Da ich den Wasserturm mit seinen Jugendstilornamenten auf der Viersener Straße in Augenschein nehmen wollte, verließ ich das Stadtgebiet, welches einst den mittelalterlichen Stadtkern umfasste. Über die große Kreuzung hinweg schritt ich und kam an de Bethesda-Krankenhaus vorbei, wo meine Mutter eine Augenoperation über sich ergehen lassen musste. Die Viersener Straße, über dessen geradlinigen Verlauf der Wasserturm von der Ferne zu sehen war, umstanden Gebäude aus der 1900er-Jahrhundertwende, deren Fassaden sich schön heraus geputzt hatten. Der Wasserturm begeisterte mich mit Allegorien und Symbolen, die mit dem Wasser zu tun hatten: ein Krebs, ein Wassermann oder ein Walroß waren auf die Ziegelsteinfassade aufgesetzt. Über den botanischen Garten und an der Kaiser-Friedrich-Halle tändelte ich zum Hauptbahnhof zurück. Um meinen Hunger zu stillen, schlenderte ich an der niederländischen Frittenbude, am Ende der Hindenburgstraße zum Hauptbahnhof gelegen, vorbei.
Super-lecker schmeckten die Fritten, zum Essen hockte ich mich draußen an die Tischgarnitur, wobei ich lauschen konnte, wie eine vierköpfige Familie ihre Leidenschaft für Computerspiele untereinander teilte.
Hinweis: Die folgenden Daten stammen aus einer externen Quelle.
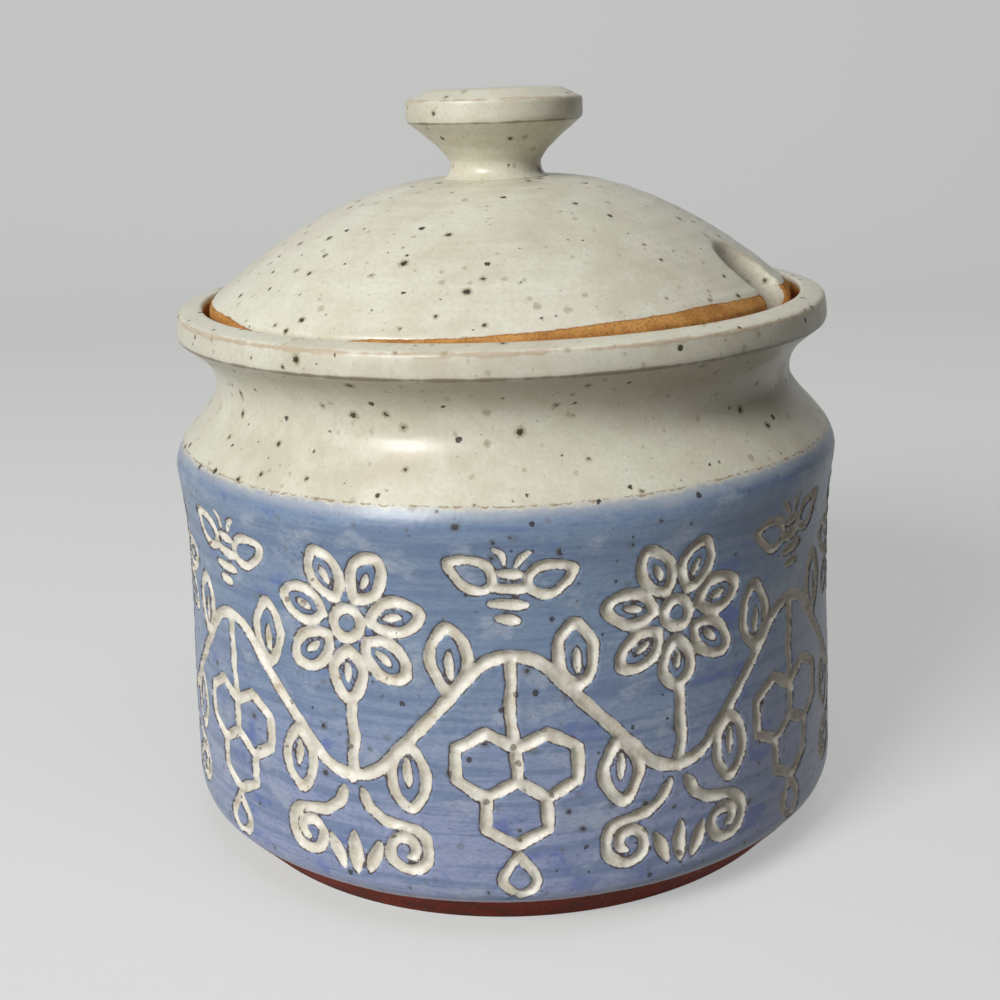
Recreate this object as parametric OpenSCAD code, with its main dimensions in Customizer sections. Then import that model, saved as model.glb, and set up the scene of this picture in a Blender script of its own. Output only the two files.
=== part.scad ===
// Stoneware honey pot with a loose domed lid.
// The pot is a thrown wall with a turned foot, a soft shoulder, a pinched-in neck and a
// rolled rim. A frieze of vine, flowers, leaves and honeycomb is carved round the wall.
// Inside the rim a flat ledge, the gallery, carries the lid. The lid is hollow and domed,
// with a notch in its edge for a spoon, and carries a thrown knob.
// Origin: centre of the foot, on the table. +Z is up and +Y points away from the viewer.

/* [Pot] */
// Height of the pot without its lid, from the table to the top of the rim
pot_h = 93.9; // [90:0.1:100]
// Thickness of the thrown wall
wall = 5; // [4:0.1:6]
// Width of the wall at its widest line, just above the foot
belly_d = 119; // [117:0.5:123]
// Height of the widest line above the table
belly_h = 13; // [10:0.5:16]
// Width of the wall at its slight waist
waist_d = 116; // [114:0.5:119]
// Height of the waist above the table
waist_h = 54; // [45:0.5:58]
// Width over the ridge, where the wall turns in to the shoulder
ridge_d = 117.8; // [116:0.2:121]
// Drop from the top of the rim to the ridge
ridge_drop = 27.1; // [25:0.1:29]
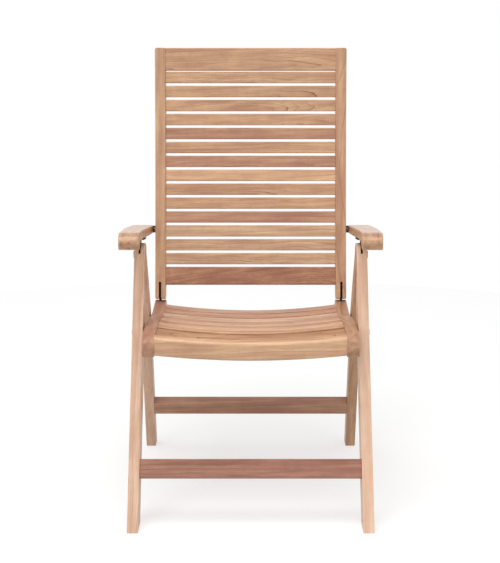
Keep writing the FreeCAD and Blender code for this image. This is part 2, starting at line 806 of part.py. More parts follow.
def arm_plan():
    front = -arm_front - arm_nose_round
    rear = arm_rear + arm_nose_round
    points = [V(arm_x[0], front, 0), V(arm_x[1], -arm_bend, 0), V(arm_x[1], rear, 0),
              V(arm_x[3], rear, 0), V(arm_x[3], arm_bend, 0), V(arm_x[2], front, 0)]
    points.append(points[0])
    return Part.Face(Part.makePolygon(points)).extrude(V(0, 0, 2 * arm_top))


def arm_blank():
    arm = arm_profile().common(arm_plan())
    tall = [e for e in arm.Edges if e.BoundBox.ZLength > arm_thickness / 2]
    nose = [e for e in tall if e.BoundBox.YMax < -arm_front + arm_nose_long / 3]
    middle = (arm_x[0] + arm_x[2]) / 2
    arm = rounded(arm, arm_nose_round_out, [e for e in nose if e.BoundBox.XMin > middle])
    tall = [e for e in arm.Edges if e.BoundBox.ZLength > arm_thickness / 2]
    nose = [e for e in tall if e.BoundBox.YMax < -arm_front + arm_nose_long / 3]
    arm = rounded(arm, arm_nose_round, [e for e in nose if e.BoundBox.XMax < middle])
    tall = [e for e in arm.Edges if e.BoundBox.ZLength > arm_thickness / 2]
    arm = rounded(arm, arm_end_round, [e for e in tall if e.BoundBox.YMin > arm_rear - 1])
    return rounded(arm, arm_edge_round, [e for e in arm.Edges if e.BoundBox.ZMin > arm_top - 0.5])


def arm_screw(a):
    shank = Part.makeCylinder(arm_screw_radius, arm_screw_length + flange_thick,
                              V(leg_mid, a, arm_rise - flange_thick), V(0, 0, 1))
    head = Part.makeCylinder(2 * arm_screw_radius, 1.5, V(leg_mid, a, arm_rise - flange_thick - 1.5),
                             V(0, 0, 1))
    return shank.fuse(head).removeSplitter()


def hook_screw(b):
    return Part.makeCylinder(hook_screw_radius, hook_thick + hook_screw_length,
                             V(arm_x[1] - hook_thick, hook_middle, b), V(1, 0, 0))


def arm_shape():
    arm = arm_blank()
    for a in flange_screws:
        arm = arm.cut(arm_screw(a))
    for b in hook_screw_heights:
        arm = arm.cut(hook_screw(b))
    return to_arm(arm)


def bracket_shape():
    x0 = leg_mid - bracket_thickness / 2
    x1 = leg_mid + bracket_thickness / 2
    half = tab_wide / 2
    disc = side_disc((0, 0), bracket_radius, x0, x1)
    tab = side_plate([(-half, 0), (half, 0), (half, arm_rise), (-half, arm_rise)], x0, x1)
    flange = Part.makeBox(flange_wide, flange_long, flange_thick,
                          V(leg_mid - flange_wide / 2, -flange_long / 2, arm_rise - flange_thick))
    lug = ring_sector((0, 0), bracket_radius - 4, lug_radius, lug_place + arm_slope - lug_half,
                      lug_place + arm_slope + lug_half, x0, x1)
    plate = disc.fuse(tab).fuse(flange).fuse(lug).removeSplitter()
    plate = plate.cut(side_disc((0, 0), apex_bolt_radius + running_clearance, x0 - 1, x1 + 1))
    for a in flange_screws:
        plate = plate.cut(arm_screw(a))
    return to_arm(plate)


def hook_shape():
    x0 = arm_x[1] - hook_thick
    low = arm_rise + hook_margin
    high = arm_top - hook_margin
    rear = arm_rear - hook_margin
    block = side_plate([(stud_a, low), (rear, low), (rear, high), (stud_a, high)], x0, arm_x[1])
    block = block.cut(side_disc((0, 0), hook_reach, x0 - 1, arm_x[1] + 1))
    for b in hook_screw_heights:
        block = block.cut(hook_screw(b))
    return to_arm(block)


# All named pieces

def build_nodes():
    nodes = []
    front_stretcher, front_tenon = front_stretcher_shape()
    rear_stretcher, rear_tenon = rear_stretcher_shape()
    front_leg = front_leg_shape(front_tenon)
    rear_leg = rear_leg_shape(rear_tenon)
    nodes.append(("front_leg_left", mirrored(front_leg)))
    nodes.append(("front_leg_right", front_leg))
    nodes.append(("front_stretcher", front_stretcher))
    nodes.append(("apex_bolts", pair_of(apex_bolt_shape())))
    nodes.append(("seat_pivot_bolts", pair_of(seat_bolt_shape())))
    nodes.append(("seat_pivot_washers", pair_of(seat_washer_shape())))
    nodes.append(("rear_leg_left", mirrored(rear_leg)))
    nodes.append(("rear_leg_right", rear_leg))
    nodes.append(("rear_stretcher", rear_stretcher))
    nodes.append(("seat_support_pegs", pair_of(peg_shape())))
    slats, slat_tenons = seat_slats()
    rail = seat_rail_shape(slat_tenons)
    nodes.append(("seat_rail_left", mirrored(rail)))
    nodes.append(("seat_rail_right", rail))
    for index, slat in enumerate(slats):
        nodes.append(("seat_slat_%02d" % (index + 1), slat))
    nodes.append(("hinge_tongues", pair_of(tongue_shape())))
    rivets = rivets_shape()
    nodes.append(("hinge_rivets", Part.makeCompound([mirrored(r) for r in rivets] + rivets)))
    members, member_tenons = back_members()
    stile = stile_shape(member_tenons)
    nodes.append(("back_stile_left", mirrored(stile)))
    nodes.append(("back_stile_right", stile))
    nodes.extend(members)
    nodes.append(("hinge_pins", pair_of(hinge_pin_shape())))
    nodes.append(("catch_studs", pair_of(stud_shape())))
    arm = arm_shape()
    bracket = bracket_shape()
    hook = hook_shape()
    arm_screws = Part.makeCompound([to_arm(arm_screw(a)) for a in flange_screws])
    hook_screws = Part.makeCompound([to_arm(hook_screw(b)) for b in hook_screw_heights])
    for name, shape in (("armrest", arm), ("arm_bracket", bracket), ("arm_hook", hook),
                        ("arm_bracket_screws", arm_screws), ("arm_hook_screws", hook_screws)):
        nodes.append((name + "_left", mirrored(shape)))
        nodes.append((name + "_right", shape))
    return nodes


nodes = build_nodes()
whole = Part.makeCompound([shape for name, shape in nodes]).BoundBox
shift = -(whole.YMin + whole.YMax) / 2

os.makedirs("parts", exist_ok=True)
for name, shape in nodes:
    shape.translate(V(0, shift, 0))
    shape.exportStep("parts/%s.step" % name)
    if not shape.isValid():
        print("not valid:", name)
print("nodes", len(nodes), "shift", round(shift, 3))
print("size", round(whole.XLength, 1), round(whole.YLength, 1), round(whole.ZMax - whole.ZMin, 1))
print("apex", apex, "seat pivot", seat_pivot, "hinge", hinge, "peg", peg, "stud", stud)
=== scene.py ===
# %% [markdown]
# # A folding teak armchair
#
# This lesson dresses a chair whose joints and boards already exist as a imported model.
# The model is in metres, with its origin on the floor in the middle of the chair. The sitter
# looks towards -Y, and so the camera stands on that side.
#
# The real chair is sawn and sanded teak with blackened plates and a few bright steel pins.
# Nothing on it is soft, so the work goes into the wood: how its figure runs along each board,
# how boards from different planks differ, and how each edge is eased by hand.

# %% Load the chair
import json
import math

import bmesh
import bpy
from mathutils import Euler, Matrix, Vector

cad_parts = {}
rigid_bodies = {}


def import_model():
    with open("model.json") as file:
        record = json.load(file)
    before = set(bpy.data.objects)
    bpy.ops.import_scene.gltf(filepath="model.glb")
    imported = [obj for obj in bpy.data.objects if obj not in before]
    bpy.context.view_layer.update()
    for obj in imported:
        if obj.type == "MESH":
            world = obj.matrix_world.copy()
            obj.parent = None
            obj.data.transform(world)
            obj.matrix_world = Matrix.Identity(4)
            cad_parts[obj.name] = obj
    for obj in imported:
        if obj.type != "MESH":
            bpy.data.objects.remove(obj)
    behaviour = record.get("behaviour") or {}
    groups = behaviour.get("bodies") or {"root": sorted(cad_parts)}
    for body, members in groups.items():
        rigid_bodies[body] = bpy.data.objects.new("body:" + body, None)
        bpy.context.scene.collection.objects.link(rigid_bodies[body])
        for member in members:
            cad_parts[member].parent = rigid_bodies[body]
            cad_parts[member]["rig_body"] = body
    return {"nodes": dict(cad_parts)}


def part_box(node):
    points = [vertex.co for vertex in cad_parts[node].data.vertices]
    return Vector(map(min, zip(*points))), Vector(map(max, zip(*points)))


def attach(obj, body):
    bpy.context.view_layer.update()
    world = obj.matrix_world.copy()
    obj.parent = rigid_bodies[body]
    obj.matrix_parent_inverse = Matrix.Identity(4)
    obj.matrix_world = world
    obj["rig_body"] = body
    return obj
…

Sie diskutierten über die Levels, die sie erreicht hatten. Welche Grafikkarten optimale Farbeffekte ermöglichten. Über Spiele, die mir überhaupt nichts sagten, mit Ausnahme des Spiels „rain man“. Dustin Hoffmann ließ mit seinem Film grüßen, den ich vor sehr langen Zeiten im Kino gesehen hatte.